Weekly Review: Grain Futures for June 28th - July 2nd
By Pratik Patel   
July 07, 2010

The start of the week was poised to be slow and choppy as the USDA crop acreage report was scheduled to be released Wednesday 8:30 CST. Spill over selling continued in both corn and wheat for two days. Corn led the way as it traded at lows of October 2009. Additionally, favorable weather conditions in the Midwest pressured prices. Soybeans stayed in a mixed and choppy direction on the eve of the report. After the report was released on Wednesday, traders and analysts concluded that estimates were above actual numbers, which showed a lack of acreage for corn and wheat.
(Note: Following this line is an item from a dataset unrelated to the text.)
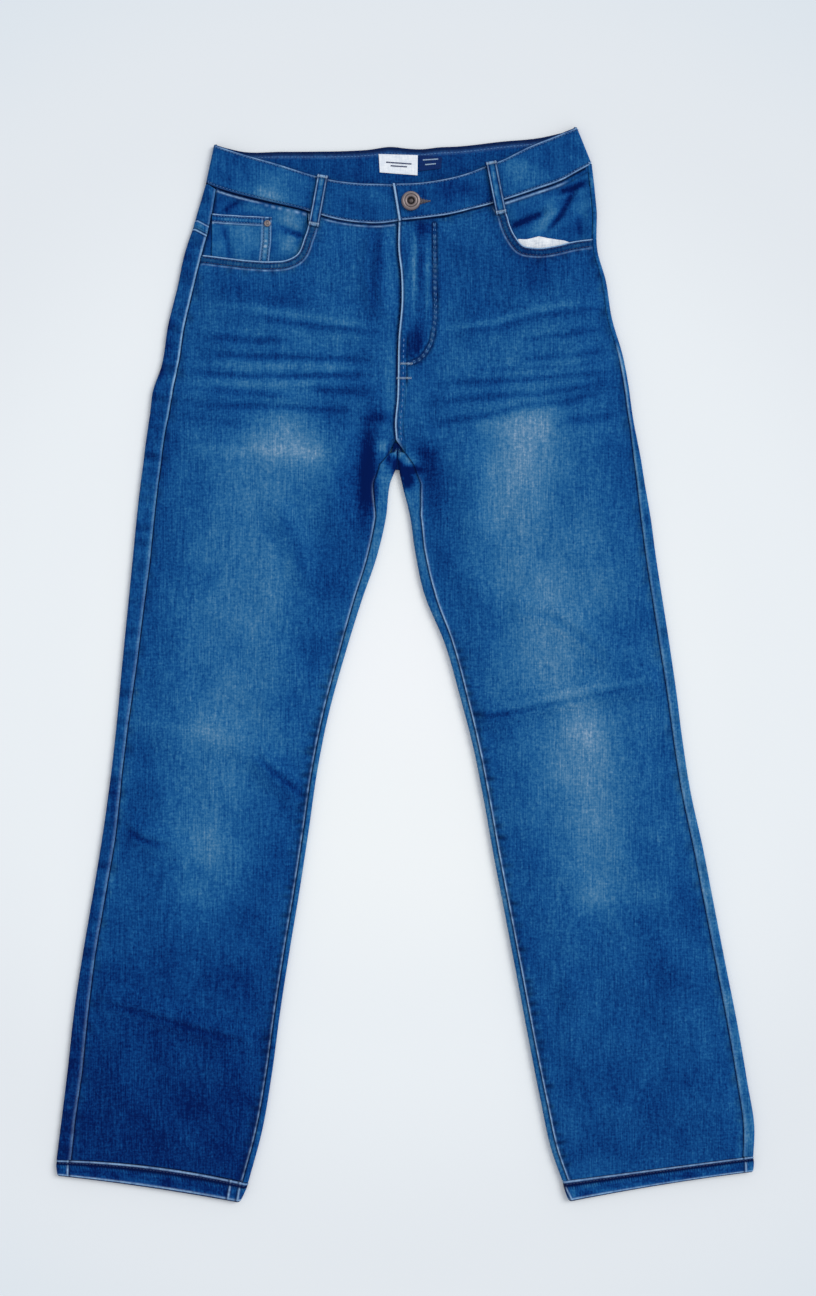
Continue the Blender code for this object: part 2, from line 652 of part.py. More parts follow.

The CME Group halts trading in the grain complex from 7:15am till 9:30am CST to prevent volatile price action when major reports are released. Once markets opened, corn futures sky-rocketed to limit-up, along with wheat advances of nearly 35 points. Soybeans had a choppy open as they rallied, but gave away all of their gains and closed the session negative. The USDA report set the trend for the remainder of the week as corn and wheat both continued to rise in price, reflecting the shortage in crop acreage. Soybeans traded below the technical price of 900.00, but never settled there and continued to stay in a choppy direction for the rest of the week. Activity was quiet on Friday as many traders took off early to observe the 4th of July holiday. Markets were closed the following Monday for the national holiday. Corn ended the month and quarter in negative territory and also managed to settle the lowest it has in two years. Soybeans settled marginally below prior months prices and have been steady for the past year. Wheat had major declines in prices but managed to end the month on a positive note but still down for the past two years.